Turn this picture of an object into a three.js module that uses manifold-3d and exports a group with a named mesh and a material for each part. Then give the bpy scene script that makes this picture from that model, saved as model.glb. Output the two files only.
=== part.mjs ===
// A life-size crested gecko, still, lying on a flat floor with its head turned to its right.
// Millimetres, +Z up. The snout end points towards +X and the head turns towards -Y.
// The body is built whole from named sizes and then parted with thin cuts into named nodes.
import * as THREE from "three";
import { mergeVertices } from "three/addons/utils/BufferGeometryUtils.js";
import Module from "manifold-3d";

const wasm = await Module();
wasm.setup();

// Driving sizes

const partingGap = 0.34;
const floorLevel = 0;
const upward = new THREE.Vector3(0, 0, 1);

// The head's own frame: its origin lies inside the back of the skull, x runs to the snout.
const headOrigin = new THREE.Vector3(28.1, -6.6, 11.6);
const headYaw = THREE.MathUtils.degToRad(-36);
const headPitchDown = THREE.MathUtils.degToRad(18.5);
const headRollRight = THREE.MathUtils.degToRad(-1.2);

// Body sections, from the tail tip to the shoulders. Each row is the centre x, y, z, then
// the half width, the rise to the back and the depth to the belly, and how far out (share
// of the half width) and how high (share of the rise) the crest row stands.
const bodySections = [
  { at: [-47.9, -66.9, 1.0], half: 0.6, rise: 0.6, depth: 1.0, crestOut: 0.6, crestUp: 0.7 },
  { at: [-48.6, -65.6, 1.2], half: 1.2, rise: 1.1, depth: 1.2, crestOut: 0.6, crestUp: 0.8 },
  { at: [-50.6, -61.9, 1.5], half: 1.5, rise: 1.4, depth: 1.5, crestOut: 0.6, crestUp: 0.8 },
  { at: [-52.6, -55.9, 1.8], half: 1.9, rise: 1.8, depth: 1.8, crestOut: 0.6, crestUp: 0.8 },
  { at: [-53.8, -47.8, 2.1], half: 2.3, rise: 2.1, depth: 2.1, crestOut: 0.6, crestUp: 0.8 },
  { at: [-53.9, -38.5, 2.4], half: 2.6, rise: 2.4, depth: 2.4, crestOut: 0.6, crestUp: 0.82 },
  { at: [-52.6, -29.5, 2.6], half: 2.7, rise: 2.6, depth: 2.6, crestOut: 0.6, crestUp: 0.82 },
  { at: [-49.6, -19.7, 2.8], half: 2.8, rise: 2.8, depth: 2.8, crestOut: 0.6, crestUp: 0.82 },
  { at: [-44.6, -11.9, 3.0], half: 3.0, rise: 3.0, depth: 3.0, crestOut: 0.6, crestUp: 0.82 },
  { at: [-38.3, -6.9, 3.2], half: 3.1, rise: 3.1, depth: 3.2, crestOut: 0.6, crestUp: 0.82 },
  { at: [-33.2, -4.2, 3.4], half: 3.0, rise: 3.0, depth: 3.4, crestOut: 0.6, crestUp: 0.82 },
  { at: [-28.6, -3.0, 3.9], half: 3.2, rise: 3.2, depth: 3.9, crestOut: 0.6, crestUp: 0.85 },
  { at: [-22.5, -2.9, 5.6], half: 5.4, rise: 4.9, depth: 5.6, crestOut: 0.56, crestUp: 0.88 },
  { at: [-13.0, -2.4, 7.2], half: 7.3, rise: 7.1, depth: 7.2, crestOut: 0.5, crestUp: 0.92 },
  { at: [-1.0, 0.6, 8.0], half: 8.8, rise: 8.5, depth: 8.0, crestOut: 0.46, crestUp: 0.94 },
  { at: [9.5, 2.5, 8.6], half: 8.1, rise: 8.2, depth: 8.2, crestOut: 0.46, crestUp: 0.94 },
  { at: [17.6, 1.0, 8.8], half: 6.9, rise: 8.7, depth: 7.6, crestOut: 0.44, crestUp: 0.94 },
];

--

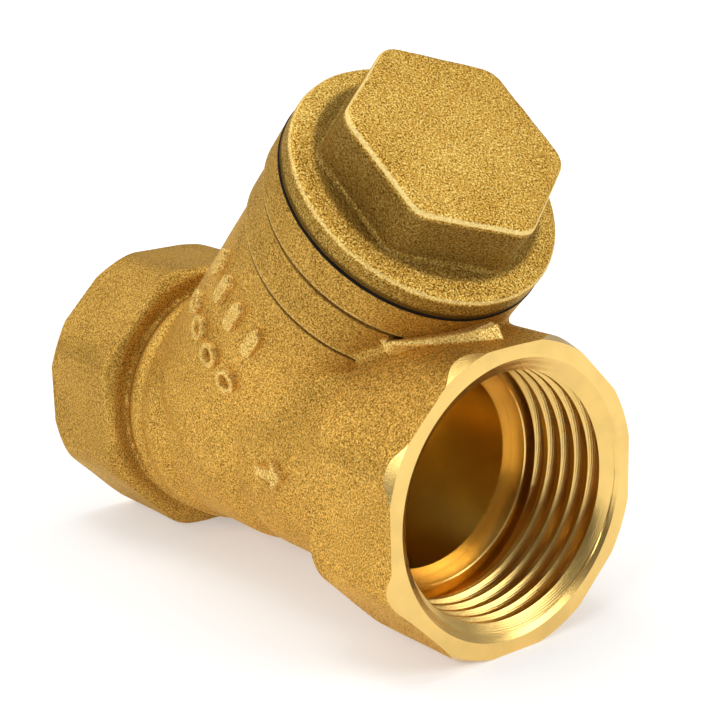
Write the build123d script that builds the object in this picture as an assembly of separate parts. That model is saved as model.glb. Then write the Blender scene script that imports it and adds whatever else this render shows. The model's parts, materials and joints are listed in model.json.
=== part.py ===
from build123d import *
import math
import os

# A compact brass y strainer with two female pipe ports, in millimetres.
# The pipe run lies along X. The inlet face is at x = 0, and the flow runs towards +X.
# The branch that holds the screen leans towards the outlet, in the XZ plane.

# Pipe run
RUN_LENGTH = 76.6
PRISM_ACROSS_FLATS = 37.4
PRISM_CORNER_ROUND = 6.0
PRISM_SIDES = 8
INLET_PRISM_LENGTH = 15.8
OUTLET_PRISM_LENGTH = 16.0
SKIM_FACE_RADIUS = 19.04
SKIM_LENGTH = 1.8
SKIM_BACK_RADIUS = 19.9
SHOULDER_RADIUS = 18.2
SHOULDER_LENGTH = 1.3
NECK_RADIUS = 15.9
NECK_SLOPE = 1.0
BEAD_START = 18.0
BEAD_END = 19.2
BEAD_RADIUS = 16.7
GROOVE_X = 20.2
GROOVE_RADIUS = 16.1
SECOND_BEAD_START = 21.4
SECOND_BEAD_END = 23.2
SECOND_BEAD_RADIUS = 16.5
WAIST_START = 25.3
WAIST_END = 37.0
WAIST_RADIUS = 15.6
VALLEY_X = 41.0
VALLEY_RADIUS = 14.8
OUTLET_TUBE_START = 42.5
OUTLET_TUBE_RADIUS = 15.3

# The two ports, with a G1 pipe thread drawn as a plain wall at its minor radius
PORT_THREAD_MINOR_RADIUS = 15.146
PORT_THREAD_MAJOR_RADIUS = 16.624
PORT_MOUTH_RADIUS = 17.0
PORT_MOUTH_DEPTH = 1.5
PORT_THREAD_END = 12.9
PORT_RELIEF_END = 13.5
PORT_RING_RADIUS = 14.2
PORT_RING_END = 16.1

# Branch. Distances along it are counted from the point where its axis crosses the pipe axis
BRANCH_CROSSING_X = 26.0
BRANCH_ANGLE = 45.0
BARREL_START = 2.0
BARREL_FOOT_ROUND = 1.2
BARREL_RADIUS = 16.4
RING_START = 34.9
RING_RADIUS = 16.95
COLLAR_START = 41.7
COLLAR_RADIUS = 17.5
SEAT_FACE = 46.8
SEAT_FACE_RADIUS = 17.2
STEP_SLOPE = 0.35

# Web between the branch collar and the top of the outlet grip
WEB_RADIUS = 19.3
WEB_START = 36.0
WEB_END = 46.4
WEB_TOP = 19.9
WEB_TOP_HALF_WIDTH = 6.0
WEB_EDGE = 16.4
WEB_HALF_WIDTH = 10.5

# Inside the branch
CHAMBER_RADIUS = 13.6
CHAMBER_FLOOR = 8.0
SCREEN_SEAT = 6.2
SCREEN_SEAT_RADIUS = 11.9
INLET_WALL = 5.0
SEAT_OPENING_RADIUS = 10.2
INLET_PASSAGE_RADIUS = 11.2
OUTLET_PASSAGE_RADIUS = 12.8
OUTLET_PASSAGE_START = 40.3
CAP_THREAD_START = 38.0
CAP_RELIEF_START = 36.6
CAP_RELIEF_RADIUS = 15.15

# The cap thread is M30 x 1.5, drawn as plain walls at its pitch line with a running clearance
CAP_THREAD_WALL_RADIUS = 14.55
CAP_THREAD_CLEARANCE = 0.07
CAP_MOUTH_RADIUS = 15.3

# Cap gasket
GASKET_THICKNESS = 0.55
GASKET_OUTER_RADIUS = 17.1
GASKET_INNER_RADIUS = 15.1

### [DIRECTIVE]
Your task is to print the lines from the one containing "Write the build123d" through the one containing "PORT_RING_END = 16.1", exactly and with nothing added.

### [THE RESULT]
Write the build123d script that builds the object in this picture as an assembly of separate parts. That model is saved as model.glb. Then write the Blender scene script that imports it and adds whatever else this render shows. The model's parts, materials and joints are listed in model.json.
=== part.py ===
from build123d import *
import math
import os

# A compact brass y strainer with two female pipe ports, in millimetres.
# The pipe run lies along X. The inlet face is at x = 0, and the flow runs towards +X.
# The branch that holds the screen leans towards the outlet, in the XZ plane.

# Pipe run
RUN_LENGTH = 76.6
PRISM_ACROSS_FLATS = 37.4
PRISM_CORNER_ROUND = 6.0
PRISM_SIDES = 8
INLET_PRISM_LENGTH = 15.8
OUTLET_PRISM_LENGTH = 16.0
SKIM_FACE_RADIUS = 19.04
SKIM_LENGTH = 1.8
SKIM_BACK_RADIUS = 19.9
SHOULDER_RADIUS = 18.2
SHOULDER_LENGTH = 1.3
NECK_RADIUS = 15.9
NECK_SLOPE = 1.0
BEAD_START = 18.0
BEAD_END = 19.2
BEAD_RADIUS = 16.7
GROOVE_X = 20.2
GROOVE_RADIUS = 16.1
SECOND_BEAD_START = 21.4
SECOND_BEAD_END = 23.2
SECOND_BEAD_RADIUS = 16.5
WAIST_START = 25.3
WAIST_END = 37.0
WAIST_RADIUS = 15.6
VALLEY_X = 41.0
VALLEY_RADIUS = 14.8
OUTLET_TUBE_START = 42.5
OUTLET_TUBE_RADIUS = 15.3

# The two ports, with a G1 pipe thread drawn as a plain wall at its minor radius
PORT_THREAD_MINOR_RADIUS = 15.146
PORT_THREAD_MAJOR_RADIUS = 16.624
PORT_MOUTH_RADIUS = 17.0
PORT_MOUTH_DEPTH = 1.5
PORT_THREAD_END = 12.9
PORT_RELIEF_END = 13.5
PORT_RING_RADIUS = 14.2
PORT_RING_END = 16.1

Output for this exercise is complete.